- Prima di dichiarare lo stato d’emergenza per gli sbarchi dei migranti, Giorgia Meloni avrebbe almeno potuto compiere un rito, semplice e onesto: scegliersi, come di prassi, la rete televisiva e l’intervistatore più compiacente. E chiedere scusa agli italiani per anni di false promesse.
- Lo stato d’emergenza dichiarato non affonda le ragioni in una tendenza generale consolidata, bensì nella malagestione attuale di un fenomeno.
-
Meloni potrebbe fare tre cose: andare a Tunisi e Tripoli a riallacciare rapporti troppo a lungo trascurati; ascoltare le richieste degli imprenditori che richiedono 500mila lavoratori; riformare la legge Bossi-Fini.
Prima di dichiarare lo stato d’emergenza per gli sbarchi dei migranti, Giorgia Meloni avrebbe almeno potuto compiere un rito, semplice e onesto: scegliersi, come di prassi, la rete televisiva e l’intervistatore più compiacente. E chiedere scusa agli italiani per anni di false promesse.
La propaganda non è certo monopolio della destra, figuriamoci. I politici italiani scambiano volentieri il parlar chiaro col parlare a vanvera. Ma insomma, dopo aver aizzato per anni le piazze contro la sostituzione etnica alle porte, subdolamente foraggiata dal finanziere ebreo George Soros.
Dopo aver invocato blocchi navali, cannoniere e affondamenti al largo di Libia e Tunisia. Dopo aver deriso i predecessori per il caos di Lampedusa, la disorganizzazione folle, il guanto di velluto su rimpatri e politica estera.

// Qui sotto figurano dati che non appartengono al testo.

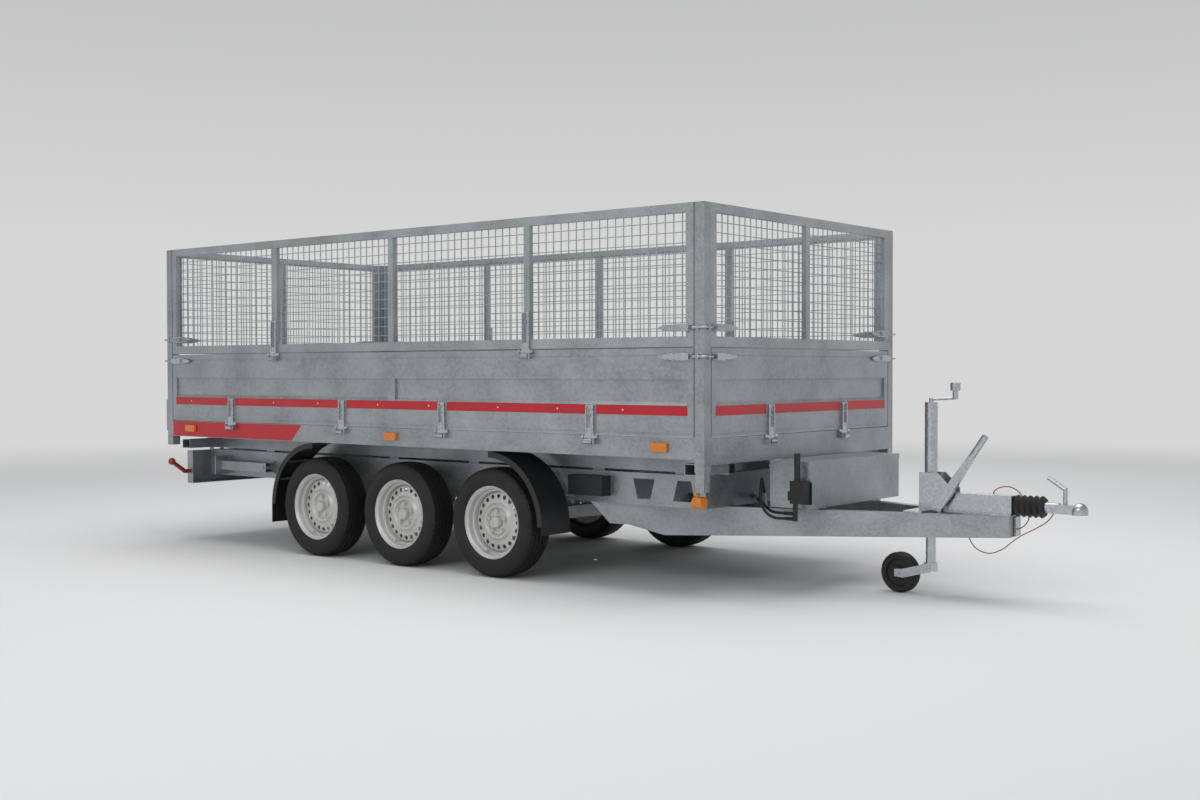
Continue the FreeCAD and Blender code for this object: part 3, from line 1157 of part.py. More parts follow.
def jockey_wheel():
    """The jockey wheel: a solid rubber tyre on a small hub, bored for its pin."""
    half = JOCKEY_WHEEL_WIDTH / 2
    radius = JOCKEY_WHEEL_RADIUS
    profile = [(8 + SPINDLE_CLEARANCE, -half), (30, -half), (34, -half + 10), (64, -half + 10), (68, -half),
               (radius - 12, -half), (radius, -half + 12)]
    profile += [(r, -y) for r, y in reversed(profile)]
    return spun(profile, (JOCKEY_X - JOCKEY_TRAIL, 0, radius))


add("jockey_bracket", jockey_bracket())
outer_tube = tube((JOCKEY_X, 0, JOCKEY_TUBE_BOTTOM), (JOCKEY_X, 0, JOCKEY_TOP),
                  JOCKEY_TUBE_RADIUS, JOCKEY_INNER_RADIUS + TIP_CLEARANCE)
add("jockey_tube", outer_tube, jockey_crank())
inner_tube_foot = JOCKEY_WHEEL_RADIUS + 40 + SEAT_GAP
add("jockey_inner_tube", rod((JOCKEY_X, 0, inner_tube_foot), (JOCKEY_X, 0, JOCKEY_INNER_TOP),
                             JOCKEY_INNER_RADIUS))
add("jockey_fork", jockey_fork())
add("jockey_wheel", jockey_wheel())


# ---------------------------------------------------------------- tool box, pump and hoses
def tool_box():
    """An open sheet-steel box standing on the beams, with two brackets under it."""
    half = BOX_WIDTH / 2
    x1 = BOX_REAR_X + BOX_DEPTH
    shell = box(BOX_REAR_X, x1, -half, half, BOX_BOTTOM, BOX_TOP)
    shell = shell.cut(box(BOX_REAR_X + BOX_WALL, x1 - BOX_WALL, -half + BOX_WALL, half - BOX_WALL,
                          BOX_BOTTOM + BOX_WALL, BOX_TOP))
    feet = [box(BOX_REAR_X + 40, x1 - 40, side * 240, side * 330, RAIL_BOTTOM, BOX_BOTTOM)
            for side in (-1, 1)]
    reach = half - 20
    pin = rod((LID_PIN_X, -reach, LID_PIN_Z), (LID_PIN_X, reach, LID_PIN_Z), LID_PIN_RADIUS)
    webs = [box(LID_PIN_X - 2, BOX_REAR_X, y - 15, y + 15, LID_PIN_Z - 4, LID_PIN_Z + 4)
            for y in (-reach + 15, 0, reach - 15)]
    return fused([shell] + feet + [pin] + webs)


def tool_box_lid():
    """The lid: a flat sheet with a rim outside the box, hung at its rear edge."""
    half = BOX_WIDTH / 2 + SEAT_GAP + LID_WALL
    x0 = BOX_REAR_X + 4
    x1 = BOX_REAR_X + BOX_DEPTH + SEAT_GAP + LID_WALL
    top = BOX_TOP + SEAT_GAP
    sheet = box(LID_PIN_X - 2, x1, -half, half, top, top + LID_WALL)
    rim_shell = box(x0, x1, -half, half, top - LID_HEIGHT, top)
    inner_half = half - LID_WALL
    rim_shell = rim_shell.cut(box(x0, x1 - LID_WALL, -inner_half, inner_half, top - LID_HEIGHT, top))
    knuckles = []
    for side in (-1, 1):
        y0, y1 = side * 40, side * (BOX_WIDTH / 2 - 60)
        knuckles.append(rod((LID_PIN_X, y0, LID_PIN_Z), (LID_PIN_X, y1, LID_PIN_Z), 7))
        knuckles.append(box(LID_PIN_X - 3, LID_PIN_X + 3, y0, y1, LID_PIN_Z, top + 1))
    reach = BOX_WIDTH / 2
    hole = rod((LID_PIN_X, -reach, LID_PIN_Z), (LID_PIN_X, reach, LID_PIN_Z), LID_PIN_RADIUS + PIN_CLEARANCE)
    return fused([sheet, rim_shell] + knuckles).cut(hole)


def hand_pump():
    """The hydraulic hand pump on the box's right end: a bracket, a tank, the lever's tube, a valve,
    and a foot with the ferrules of its two hoses."""
    z = BOX_BOTTOM
    tank_face = PUMP_FACE - PUMP_BACK_THICK
    back = box(PUMP_X - 6, PUMP_X + 84, PUMP_FACE, tank_face, z + 22, z + 130)
    tank = box(PUMP_X, PUMP_X + 78, tank_face, tank_face - 62, z + 28, z + 138)
    lever_tube = rod((PUMP_X + 27, PUMP_Y, z + 138), (PUMP_X + 27, PUMP_Y, z + 270), 15)
    foot_x = PUMP_X + 16
    foot_low = PRESSURE_HOSE[0][2] - HOSE_RADIUS - 3
    foot = rod((foot_x, PUMP_Y, foot_low), (foot_x, PUMP_Y, z + 28), 12)
    ferrules = []
    for points in (PRESSURE_HOSE, RETURN_HOSE):
        x0, y0, z0 = points[0]
        ferrules.append(rod((foot_x, y0, z0), (x0, y0, z0), HOSE_RADIUS + 2))
    valve = box(PUMP_X - 22, PUMP_X, PUMP_Y - 8, PUMP_Y + 12, z + 42, z + 86)
    holes = [recess(points, HOSE_RADIUS) for points in (PRESSURE_HOSE, RETURN_HOSE)]
    return fused([back, tank, lever_tube, foot, valve] + ferrules).cut(holes)


add("tool_box", tool_box())
add("tool_box_lid", tool_box_lid())
add("hand_pump", hand_pump())


add("pressure_hose", cord("pressure hose", PRESSURE_HOSE, HOSE_RADIUS))
add("return_hose", cord("return hose", RETURN_HOSE, HOSE_RADIUS))
add("breakaway_cable", cord("breakaway cable", BREAKAWAY_CABLE, CABLE_RADIUS))
add("lever_cable", cord("lever cable", LEVER_CABLE, CABLE_RADIUS))


# ---------------------------------------------------------------- ram
def ram_parts():
    """The barrel with its pivot pin, then each telescopic stage; the last carries the ball."""
    base = RAM_PIVOT_Z - 28
    parts = []
    outer = RAM_RADIUS
    shell = rod((RAM_X, 0, base), (RAM_X, 0, RAM_TUBE_TOP), outer)
    bore = outer - RAM_WALL
    shell = shell.cut(rod((RAM_X, 0, base + 60), (RAM_X, 0, RAM_TUBE_TOP), bore))
    pin_reach = RAM_SIDE_PLATE_Y + 14
    pin = rod((RAM_X, -pin_reach, RAM_PIVOT_Z), (RAM_X, pin_reach, RAM_PIVOT_Z), TIP_PIN_RADIUS)
    parts.append(fused([shell, pin]))
    bottom = base + 60
    for k in range(RAM_STAGES):
        radius = bore - TIP_CLEARANCE
        bottom += 4
        top = RAM_TUBE_TOP + 3 * (k + 1)
        stage = rod((RAM_X, 0, bottom), (RAM_X, 0, top), radius)
        bore = radius - RAM_STEP
        if k < RAM_STAGES - 1:
            stage = stage.cut(rod((RAM_X, 0, bottom + 4), (RAM_X, 0, top), bore))
        else:
            head = Part.makeSphere(BALL_RADIUS, Vector(RAM_X, 0, RAM_BALL_Z))
            stage = fused([stage, head])
        parts.append(stage)
    return parts


for k, shape in enumerate(ram_parts()):
    add("ram_barrel" if k == 0 else f"ram_stage_{k}", shape)


# ---------------------------------------------------------------- rear legs
def rear_leg(side):
    """A square prop tube with a foot plate, stowed level along the rail behind its pivot."""
    y0 = side * (RAIL_OUTER + LEG_STANDOFF)
    y1 = y0 + side * LEG_TUBE
    low, high = sorted((y0, y1))
    half = LEG_TUBE / 2
    end = LEG_PIVOT_X - LEG_LENGTH
    tube_body = box_tube(end, LEG_PIVOT_X + half, low, high, LEG_Z - half, LEG_Z + half, 4, "x")
    boss = rod((LEG_PIVOT_X, low, LEG_Z), (LEG_PIVOT_X, high, LEG_Z), 20)
    hole = rod((LEG_PIVOT_X, low, LEG_Z), (LEG_PIVOT_X, high, LEG_Z), 12 + PIN_CLEARANCE)
    foot = box(end - 8, end, y0 - side * (LEG_STANDOFF - 7), y0 + side * (LEG_TUBE + 35),
               LEG_Z - 60, LEG_Z + 60)
    return fused([tube_body, boss, foot]).cut(hole)


for word, side in SIDES:
    add(f"{word}_rear_leg", rear_leg(side))


def chock_box(side):
    """The black chock holder on the rail ahead of the front wheel."""
    y0 = side * (RAIL_OUTER + SEAT_GAP)
    x0 = AXLE_XS[2] + MUDGUARD_RADIUS + CHOCK_BOX_GAP
    return box(x0, x0 + CHOCK_BOX_LENGTH, y0, y0 + side * 70, RAIL_BOTTOM + 37, RAIL_BOTTOM + 141)


add("chock_boxes", chock_box(-1), chock_box(1))


# ---------------------------------------------------------------- shift to the origin and write
def write_all():
    """Moves the origin under the middle of the whole box and writes one STEP file per node."""
    boxes = [solid.BoundBox for solids in PIECES.values() for solid in solids]
    middle = (min(b.XMin for b in boxes) + max(b.XMax for b in boxes)) / 2
    for name, solids in PIECES.items():
        whole = solids[0] if len(solids) == 1 else Part.makeCompound(solids)
        whole.translate(Vector(-middle, 0, 0))
        whole.exportStep(os.path.join(OUT, name + ".step"))
    return middle


ORIGIN_X = write_all()
print(f"{len(PIECES)} nodes; the origin is {ORIGIN_X:.1f} mm ahead of the middle of the bed")
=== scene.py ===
"""The looks of a three-axle tipper trailer: galvanised bed and chassis, mesh sides, six wheels,
an overrun coupling with its cables, a jockey wheel, and a tool box with a hydraulic hand pump.

Metres. X points forward to the coupling, Y to the left, Z up, and the floor is z = 0.
"""

import math

import bpy
import numpy as np
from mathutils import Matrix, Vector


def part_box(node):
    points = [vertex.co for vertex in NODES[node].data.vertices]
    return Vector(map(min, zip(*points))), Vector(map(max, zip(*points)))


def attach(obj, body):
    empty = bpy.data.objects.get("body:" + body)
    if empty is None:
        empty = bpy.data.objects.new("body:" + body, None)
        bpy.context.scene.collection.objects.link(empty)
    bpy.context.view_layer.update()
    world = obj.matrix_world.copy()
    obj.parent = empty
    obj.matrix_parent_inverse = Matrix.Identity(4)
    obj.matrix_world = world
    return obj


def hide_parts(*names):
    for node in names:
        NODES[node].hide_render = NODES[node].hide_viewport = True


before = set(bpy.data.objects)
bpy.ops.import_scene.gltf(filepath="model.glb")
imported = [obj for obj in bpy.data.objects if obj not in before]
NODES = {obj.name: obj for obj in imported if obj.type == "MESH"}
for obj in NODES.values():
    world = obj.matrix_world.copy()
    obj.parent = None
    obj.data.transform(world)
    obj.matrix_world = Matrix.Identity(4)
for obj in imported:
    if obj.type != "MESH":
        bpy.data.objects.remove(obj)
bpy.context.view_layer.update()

# ---------------------------------------------------------------- camera
CAMERA_PLACE = (5.1847, -6.387, 1.101)
CAMERA_YAW = math.radians(38.87)
CAMERA_PITCH = math.radians(-1.21)
CAMERA_ROLL = math.radians(0.1)
CAMERA_LENS = 42.6


def add_camera():
    """The camera looks along its yaw, turned left from +Y, and its pitch above the horizon."""
    data = bpy.data.cameras.new("camera")
    data.lens = CAMERA_LENS
    data.sensor_width = 36.0
    camera = bpy.data.objects.new("camera", data)
    camera.rotation_mode = "XYZ"
    camera.rotation_euler = (math.pi / 2 + CAMERA_PITCH, CAMERA_ROLL, CAMERA_YAW)
    camera.location = CAMERA_PLACE
    bpy.context.scene.collection.objects.link(camera)
    bpy.context.scene.camera = camera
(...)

Ecco, dopo tutto questo, alzare la bandiera bianca dello stato di necessità è più che una resa. È insieme l’ammissione di un fallimento e il rilancio di una menzogna. Guardiamo i dati.
Il governo del blocco navale ha registrato nel 2023 il record di sbarchi: quattro volte più dell’anno scorso. Accusano le barche delle ong di complicità con gli scafisti, sostengono l’esistenza di un pull factor, hanno varato norme ai limiti del disumano: navi spedite a Ravenna e Salerno, un solo salvataggio alla volta, fermi a raffica.
Risultato? L’attività dei volontari si è ridotta di due terzi (6,7 per cento di sbarchi contro 19 per cento dello scorso anno) ma gli arrivi sono aumentati del 149 per cento.
Ma come, non ci avevano raccontato che era tutta colpa del “fattore di attrazione”? Possibile che questi africani insistano a voler guadare il Mediterraneo in gommone anche senza navi all’orizzonte? Si dirà: al netto della propaganda, è vero che oggi c’è un’invasione in atto.
Anche qui, però, i numeri dicono altro: veder arrivare 20mila migranti in tre mesi non significa per forza essere “invasi”. Prima di tutto perché, come registra l’Ispi, negli ultimi cinque anni la popolazione straniera in Italia non è minimamente aumentata, anche considerando gli immigrati irregolari.
Ciò significa che lo stato d’emergenza dichiarato non affonda le ragioni in una tendenza generale consolidata, bensì nella malagestione attuale di un fenomeno. Anziché agitare il fantasma dell’invasione, Meloni potrebbe fare tre cose: andare a Tunisi e Tripoli a riallacciare rapporti troppo a lungo trascurati dai governi precedenti.
Ascoltare l’invocazione di migliaia di imprenditori, molti dei quali l’hanno votata, che chiedono 500mila lavoratori e sono pronti a pagare per formarli. E riformare la legge Bossi-Fini che ostacola l’organizzazione di flussi regolari di immigrati.
Invece, mentre la Germania riceve 245mila richieste di protezione e le collega alle sue aziende, da noi la strada è sempre la stessa: distrarre dalle vere emergenze indicando il dito. Anzi, spezzando le reni ai richiedenti asilo.